**Work to complete**:
Extract, unchanged, each line of the listing below from its first line through the line that contains "return np.stack([np.interp(s, length, path[:, k])", inclusive, and nothing else.

**Data for this task**:
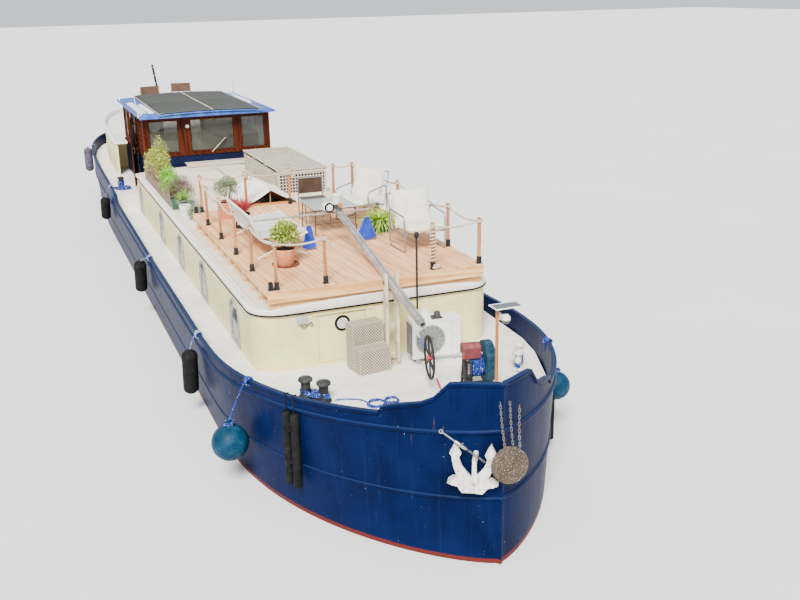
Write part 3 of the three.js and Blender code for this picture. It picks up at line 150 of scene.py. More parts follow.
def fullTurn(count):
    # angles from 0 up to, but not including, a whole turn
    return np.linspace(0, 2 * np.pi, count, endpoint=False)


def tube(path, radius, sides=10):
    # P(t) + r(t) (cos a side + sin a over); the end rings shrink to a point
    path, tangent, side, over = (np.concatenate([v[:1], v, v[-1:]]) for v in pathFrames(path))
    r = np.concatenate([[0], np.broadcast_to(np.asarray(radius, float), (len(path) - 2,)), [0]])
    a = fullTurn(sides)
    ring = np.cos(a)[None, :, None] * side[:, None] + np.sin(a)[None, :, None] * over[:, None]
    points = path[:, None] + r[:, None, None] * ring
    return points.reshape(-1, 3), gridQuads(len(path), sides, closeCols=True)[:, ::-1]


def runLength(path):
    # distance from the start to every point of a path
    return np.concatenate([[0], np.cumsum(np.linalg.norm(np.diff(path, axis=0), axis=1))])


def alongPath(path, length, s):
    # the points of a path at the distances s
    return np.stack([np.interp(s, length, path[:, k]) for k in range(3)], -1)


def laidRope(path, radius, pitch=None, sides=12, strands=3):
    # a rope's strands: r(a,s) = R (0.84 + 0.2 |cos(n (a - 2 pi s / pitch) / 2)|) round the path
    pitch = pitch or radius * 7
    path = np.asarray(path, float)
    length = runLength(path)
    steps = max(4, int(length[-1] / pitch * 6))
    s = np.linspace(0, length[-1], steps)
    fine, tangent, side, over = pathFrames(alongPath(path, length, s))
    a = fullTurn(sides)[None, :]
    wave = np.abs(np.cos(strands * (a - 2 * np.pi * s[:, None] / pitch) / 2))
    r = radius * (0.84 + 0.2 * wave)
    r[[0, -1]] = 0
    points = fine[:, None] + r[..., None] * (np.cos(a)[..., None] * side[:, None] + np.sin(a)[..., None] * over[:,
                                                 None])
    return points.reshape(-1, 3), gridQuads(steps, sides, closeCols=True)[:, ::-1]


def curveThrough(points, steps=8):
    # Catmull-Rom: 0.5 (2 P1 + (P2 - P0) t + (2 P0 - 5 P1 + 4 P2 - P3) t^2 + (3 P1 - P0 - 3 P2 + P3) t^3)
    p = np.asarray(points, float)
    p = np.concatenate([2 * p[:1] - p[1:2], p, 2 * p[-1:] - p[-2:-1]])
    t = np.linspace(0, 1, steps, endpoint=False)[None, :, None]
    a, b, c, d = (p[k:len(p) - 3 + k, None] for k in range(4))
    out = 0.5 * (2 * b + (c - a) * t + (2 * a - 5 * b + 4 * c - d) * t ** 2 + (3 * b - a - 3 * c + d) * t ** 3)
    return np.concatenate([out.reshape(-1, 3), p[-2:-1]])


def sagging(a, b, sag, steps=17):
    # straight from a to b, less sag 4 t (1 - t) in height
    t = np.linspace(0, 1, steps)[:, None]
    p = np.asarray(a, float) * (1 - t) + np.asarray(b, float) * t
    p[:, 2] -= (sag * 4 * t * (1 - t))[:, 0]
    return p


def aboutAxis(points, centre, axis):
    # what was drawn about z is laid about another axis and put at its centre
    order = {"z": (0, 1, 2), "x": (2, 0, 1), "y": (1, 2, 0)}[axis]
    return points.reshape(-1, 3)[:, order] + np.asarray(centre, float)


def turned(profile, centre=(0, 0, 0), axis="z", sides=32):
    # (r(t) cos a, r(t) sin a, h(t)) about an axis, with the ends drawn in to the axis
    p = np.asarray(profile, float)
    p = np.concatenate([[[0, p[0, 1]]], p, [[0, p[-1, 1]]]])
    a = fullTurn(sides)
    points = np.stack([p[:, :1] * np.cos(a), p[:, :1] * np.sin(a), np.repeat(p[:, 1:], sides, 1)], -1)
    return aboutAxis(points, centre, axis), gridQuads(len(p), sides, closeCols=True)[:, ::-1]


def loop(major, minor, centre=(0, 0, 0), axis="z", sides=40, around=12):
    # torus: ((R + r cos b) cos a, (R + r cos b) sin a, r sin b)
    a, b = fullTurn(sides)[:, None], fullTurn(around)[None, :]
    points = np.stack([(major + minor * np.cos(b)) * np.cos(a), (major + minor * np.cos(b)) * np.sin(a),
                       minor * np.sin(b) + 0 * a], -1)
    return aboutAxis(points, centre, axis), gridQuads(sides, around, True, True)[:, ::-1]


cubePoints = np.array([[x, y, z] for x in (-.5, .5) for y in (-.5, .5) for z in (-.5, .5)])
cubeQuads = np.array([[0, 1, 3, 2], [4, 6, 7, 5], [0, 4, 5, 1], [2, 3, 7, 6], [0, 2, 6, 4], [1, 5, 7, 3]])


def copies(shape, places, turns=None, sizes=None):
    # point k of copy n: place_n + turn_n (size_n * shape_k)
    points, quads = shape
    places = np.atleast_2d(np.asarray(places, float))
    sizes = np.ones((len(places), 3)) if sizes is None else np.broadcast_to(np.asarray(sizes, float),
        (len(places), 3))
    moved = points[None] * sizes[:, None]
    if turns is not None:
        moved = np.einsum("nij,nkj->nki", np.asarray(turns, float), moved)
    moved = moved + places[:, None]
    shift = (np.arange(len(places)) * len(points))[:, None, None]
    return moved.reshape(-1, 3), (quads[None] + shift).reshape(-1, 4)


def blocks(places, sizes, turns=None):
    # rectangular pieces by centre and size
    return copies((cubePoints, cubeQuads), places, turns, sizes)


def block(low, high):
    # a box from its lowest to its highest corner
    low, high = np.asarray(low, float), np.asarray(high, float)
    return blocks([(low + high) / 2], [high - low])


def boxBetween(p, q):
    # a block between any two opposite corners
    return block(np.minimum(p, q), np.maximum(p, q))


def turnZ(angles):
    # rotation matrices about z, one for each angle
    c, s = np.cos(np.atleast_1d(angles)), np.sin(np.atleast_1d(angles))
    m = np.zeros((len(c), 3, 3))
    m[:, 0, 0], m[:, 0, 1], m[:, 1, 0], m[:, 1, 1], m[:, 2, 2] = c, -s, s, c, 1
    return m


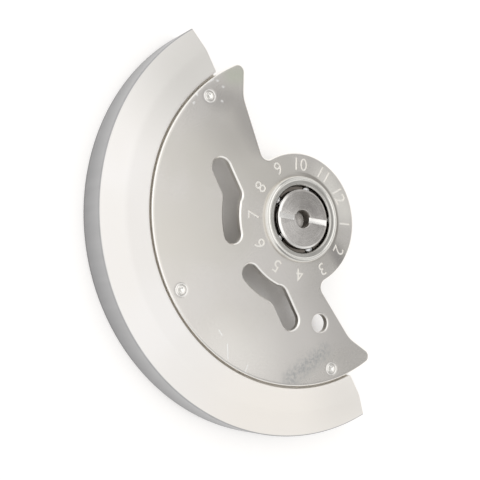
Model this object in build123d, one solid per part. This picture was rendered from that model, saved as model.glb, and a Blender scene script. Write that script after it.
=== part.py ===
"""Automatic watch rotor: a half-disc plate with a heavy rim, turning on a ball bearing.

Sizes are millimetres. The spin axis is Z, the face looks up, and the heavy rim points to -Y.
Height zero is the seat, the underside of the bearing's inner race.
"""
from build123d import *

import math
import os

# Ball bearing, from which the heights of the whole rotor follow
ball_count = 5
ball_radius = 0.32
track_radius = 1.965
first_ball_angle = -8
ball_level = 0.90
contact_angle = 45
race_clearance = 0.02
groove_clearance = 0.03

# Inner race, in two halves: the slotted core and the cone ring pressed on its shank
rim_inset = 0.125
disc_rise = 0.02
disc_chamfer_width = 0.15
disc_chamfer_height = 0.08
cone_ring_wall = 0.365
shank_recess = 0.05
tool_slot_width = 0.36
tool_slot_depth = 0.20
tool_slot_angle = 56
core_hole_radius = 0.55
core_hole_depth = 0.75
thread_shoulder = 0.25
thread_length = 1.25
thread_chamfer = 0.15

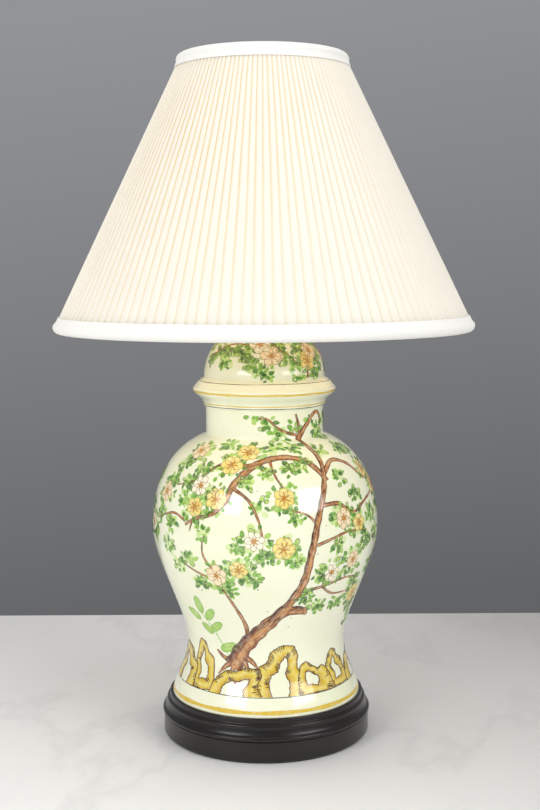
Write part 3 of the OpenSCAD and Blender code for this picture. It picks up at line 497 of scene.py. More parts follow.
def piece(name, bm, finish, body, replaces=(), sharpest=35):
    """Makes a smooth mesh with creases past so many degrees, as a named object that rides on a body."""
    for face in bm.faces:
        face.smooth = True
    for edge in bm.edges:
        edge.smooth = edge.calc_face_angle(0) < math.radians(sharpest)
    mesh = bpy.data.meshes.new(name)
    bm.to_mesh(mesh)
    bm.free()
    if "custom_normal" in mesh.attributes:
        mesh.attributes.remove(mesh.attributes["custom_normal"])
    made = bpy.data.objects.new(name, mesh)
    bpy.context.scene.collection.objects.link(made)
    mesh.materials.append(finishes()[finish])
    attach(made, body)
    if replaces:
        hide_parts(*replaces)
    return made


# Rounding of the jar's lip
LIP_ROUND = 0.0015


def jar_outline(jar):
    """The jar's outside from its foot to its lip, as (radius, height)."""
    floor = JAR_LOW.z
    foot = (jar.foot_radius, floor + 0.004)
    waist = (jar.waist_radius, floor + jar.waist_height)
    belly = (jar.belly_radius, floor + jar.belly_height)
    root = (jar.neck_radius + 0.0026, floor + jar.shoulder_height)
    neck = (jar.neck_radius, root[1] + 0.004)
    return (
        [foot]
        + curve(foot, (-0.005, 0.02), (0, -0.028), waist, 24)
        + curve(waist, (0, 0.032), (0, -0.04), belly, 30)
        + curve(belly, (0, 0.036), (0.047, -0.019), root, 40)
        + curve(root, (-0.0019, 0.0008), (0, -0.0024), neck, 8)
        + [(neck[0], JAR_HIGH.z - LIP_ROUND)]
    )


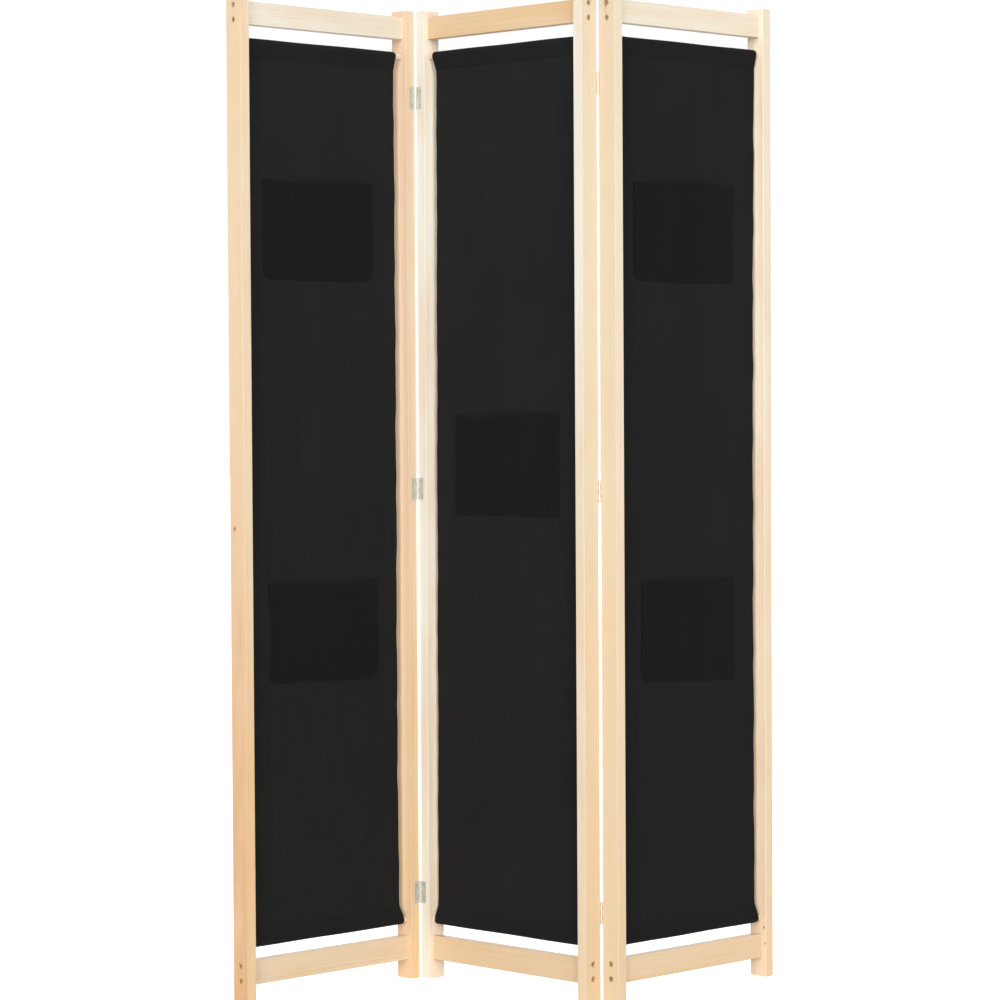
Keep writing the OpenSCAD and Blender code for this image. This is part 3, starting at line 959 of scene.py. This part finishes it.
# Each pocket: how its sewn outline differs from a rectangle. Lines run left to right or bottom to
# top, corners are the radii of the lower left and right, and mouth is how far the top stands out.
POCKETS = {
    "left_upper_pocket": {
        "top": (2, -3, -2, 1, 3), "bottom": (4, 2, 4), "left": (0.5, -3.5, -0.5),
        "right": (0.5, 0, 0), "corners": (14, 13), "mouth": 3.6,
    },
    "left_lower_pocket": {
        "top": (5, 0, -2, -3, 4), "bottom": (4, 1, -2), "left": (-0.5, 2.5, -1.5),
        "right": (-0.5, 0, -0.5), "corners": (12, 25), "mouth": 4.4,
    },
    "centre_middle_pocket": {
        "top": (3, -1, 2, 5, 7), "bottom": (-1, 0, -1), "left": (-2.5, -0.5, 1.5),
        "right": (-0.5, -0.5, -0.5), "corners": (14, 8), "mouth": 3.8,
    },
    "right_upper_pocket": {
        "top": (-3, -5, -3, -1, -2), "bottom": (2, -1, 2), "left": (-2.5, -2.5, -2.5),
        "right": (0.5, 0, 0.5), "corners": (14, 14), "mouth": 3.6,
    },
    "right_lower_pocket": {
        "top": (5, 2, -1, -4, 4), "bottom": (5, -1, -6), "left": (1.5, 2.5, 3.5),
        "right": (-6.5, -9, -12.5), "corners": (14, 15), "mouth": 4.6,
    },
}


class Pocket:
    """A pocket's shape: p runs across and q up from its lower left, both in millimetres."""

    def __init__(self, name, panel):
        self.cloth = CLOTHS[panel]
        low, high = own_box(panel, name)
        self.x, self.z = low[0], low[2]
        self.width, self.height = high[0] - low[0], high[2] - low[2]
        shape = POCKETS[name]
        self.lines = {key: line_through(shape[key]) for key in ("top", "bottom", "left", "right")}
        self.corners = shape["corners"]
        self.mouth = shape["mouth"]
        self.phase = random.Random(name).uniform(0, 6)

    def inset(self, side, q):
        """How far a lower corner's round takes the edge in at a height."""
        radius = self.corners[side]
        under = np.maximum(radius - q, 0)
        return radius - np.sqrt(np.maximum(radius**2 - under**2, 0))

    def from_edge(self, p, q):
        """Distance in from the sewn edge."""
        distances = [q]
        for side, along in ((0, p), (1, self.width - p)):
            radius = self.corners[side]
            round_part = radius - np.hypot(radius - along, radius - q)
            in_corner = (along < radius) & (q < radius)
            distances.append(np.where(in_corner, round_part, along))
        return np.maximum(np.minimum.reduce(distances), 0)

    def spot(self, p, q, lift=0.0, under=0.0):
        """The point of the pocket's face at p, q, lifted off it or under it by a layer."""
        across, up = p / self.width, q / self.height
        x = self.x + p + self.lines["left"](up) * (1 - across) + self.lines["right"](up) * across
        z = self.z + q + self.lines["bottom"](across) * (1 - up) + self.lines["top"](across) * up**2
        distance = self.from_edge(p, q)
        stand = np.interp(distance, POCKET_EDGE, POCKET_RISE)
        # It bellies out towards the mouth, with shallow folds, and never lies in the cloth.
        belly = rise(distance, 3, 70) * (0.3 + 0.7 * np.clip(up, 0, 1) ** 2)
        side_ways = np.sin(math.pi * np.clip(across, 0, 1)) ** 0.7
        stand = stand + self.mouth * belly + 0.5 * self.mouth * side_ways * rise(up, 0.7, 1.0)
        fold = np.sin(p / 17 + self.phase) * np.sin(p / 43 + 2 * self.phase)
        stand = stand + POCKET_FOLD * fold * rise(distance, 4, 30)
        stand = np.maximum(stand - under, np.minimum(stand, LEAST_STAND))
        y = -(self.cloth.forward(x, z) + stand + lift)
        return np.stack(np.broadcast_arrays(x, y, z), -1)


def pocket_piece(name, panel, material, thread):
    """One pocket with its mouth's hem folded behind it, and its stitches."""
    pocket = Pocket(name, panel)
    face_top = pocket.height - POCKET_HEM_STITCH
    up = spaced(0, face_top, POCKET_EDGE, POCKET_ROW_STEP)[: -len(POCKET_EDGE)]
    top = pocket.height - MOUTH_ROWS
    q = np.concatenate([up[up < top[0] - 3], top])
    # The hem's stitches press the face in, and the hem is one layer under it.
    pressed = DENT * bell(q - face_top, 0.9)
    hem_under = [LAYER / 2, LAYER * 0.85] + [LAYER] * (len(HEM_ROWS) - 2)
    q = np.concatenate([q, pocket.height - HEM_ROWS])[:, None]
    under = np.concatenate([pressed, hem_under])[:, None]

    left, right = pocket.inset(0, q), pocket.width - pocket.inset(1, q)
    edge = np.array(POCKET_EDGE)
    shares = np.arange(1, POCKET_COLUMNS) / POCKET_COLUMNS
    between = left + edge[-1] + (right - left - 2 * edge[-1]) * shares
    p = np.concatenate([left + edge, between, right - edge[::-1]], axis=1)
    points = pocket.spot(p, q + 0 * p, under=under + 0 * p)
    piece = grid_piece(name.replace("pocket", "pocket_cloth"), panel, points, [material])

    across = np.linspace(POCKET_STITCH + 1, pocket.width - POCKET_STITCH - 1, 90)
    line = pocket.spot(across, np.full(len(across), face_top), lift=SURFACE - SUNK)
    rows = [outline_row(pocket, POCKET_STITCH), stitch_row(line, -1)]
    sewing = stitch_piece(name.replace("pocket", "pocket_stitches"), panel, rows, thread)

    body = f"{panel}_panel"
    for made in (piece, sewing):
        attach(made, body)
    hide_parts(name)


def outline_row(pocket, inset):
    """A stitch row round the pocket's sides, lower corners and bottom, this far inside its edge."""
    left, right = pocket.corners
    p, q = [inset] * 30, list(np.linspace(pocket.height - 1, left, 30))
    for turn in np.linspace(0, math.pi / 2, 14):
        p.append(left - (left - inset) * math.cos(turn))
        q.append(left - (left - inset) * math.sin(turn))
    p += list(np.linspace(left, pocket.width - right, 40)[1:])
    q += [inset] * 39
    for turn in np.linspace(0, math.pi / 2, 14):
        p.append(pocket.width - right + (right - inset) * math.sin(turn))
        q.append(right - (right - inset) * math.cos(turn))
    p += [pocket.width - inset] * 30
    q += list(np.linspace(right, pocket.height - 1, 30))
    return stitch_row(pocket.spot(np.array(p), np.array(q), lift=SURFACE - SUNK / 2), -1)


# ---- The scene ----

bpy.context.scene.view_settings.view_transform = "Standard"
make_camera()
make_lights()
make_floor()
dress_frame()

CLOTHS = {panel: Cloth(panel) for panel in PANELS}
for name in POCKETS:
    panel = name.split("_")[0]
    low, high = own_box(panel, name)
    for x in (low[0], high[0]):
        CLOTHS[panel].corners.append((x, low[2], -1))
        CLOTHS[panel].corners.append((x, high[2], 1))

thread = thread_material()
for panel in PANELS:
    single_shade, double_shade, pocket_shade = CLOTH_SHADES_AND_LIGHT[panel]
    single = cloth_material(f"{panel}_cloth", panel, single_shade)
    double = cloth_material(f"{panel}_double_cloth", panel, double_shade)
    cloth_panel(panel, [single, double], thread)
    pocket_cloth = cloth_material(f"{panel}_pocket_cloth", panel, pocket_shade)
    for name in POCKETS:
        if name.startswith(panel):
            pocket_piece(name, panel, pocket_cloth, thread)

**Result of this exercise**:
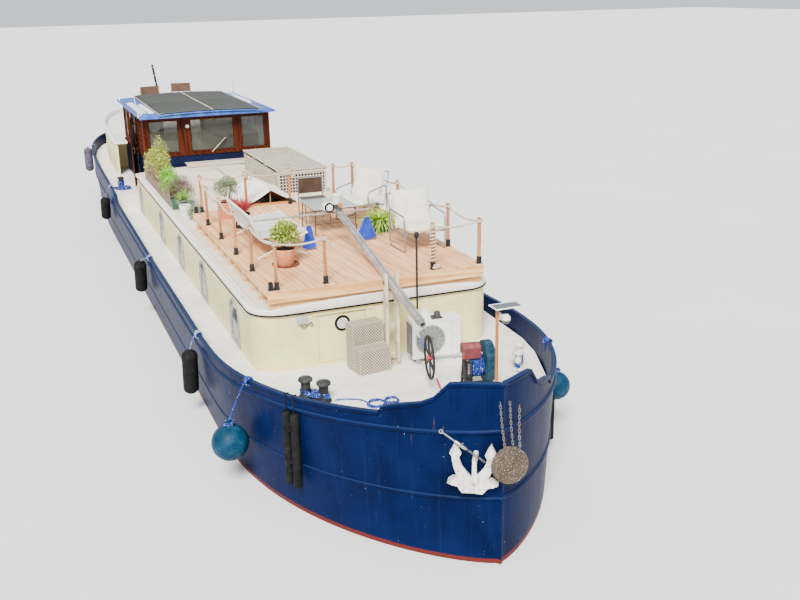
Write part 3 of the three.js and Blender code for this picture. It picks up at line 150 of scene.py. More parts follow.
def fullTurn(count):
    # angles from 0 up to, but not including, a whole turn
    return np.linspace(0, 2 * np.pi, count, endpoint=False)


def tube(path, radius, sides=10):
    # P(t) + r(t) (cos a side + sin a over); the end rings shrink to a point
    path, tangent, side, over = (np.concatenate([v[:1], v, v[-1:]]) for v in pathFrames(path))
    r = np.concatenate([[0], np.broadcast_to(np.asarray(radius, float), (len(path) - 2,)), [0]])
    a = fullTurn(sides)
    ring = np.cos(a)[None, :, None] * side[:, None] + np.sin(a)[None, :, None] * over[:, None]
    points = path[:, None] + r[:, None, None] * ring
    return points.reshape(-1, 3), gridQuads(len(path), sides, closeCols=True)[:, ::-1]


def runLength(path):
    # distance from the start to every point of a path
    return np.concatenate([[0], np.cumsum(np.linalg.norm(np.diff(path, axis=0), axis=1))])


def alongPath(path, length, s):
    # the points of a path at the distances s
    return np.stack([np.interp(s, length, path[:, k]) for k in range(3)], -1)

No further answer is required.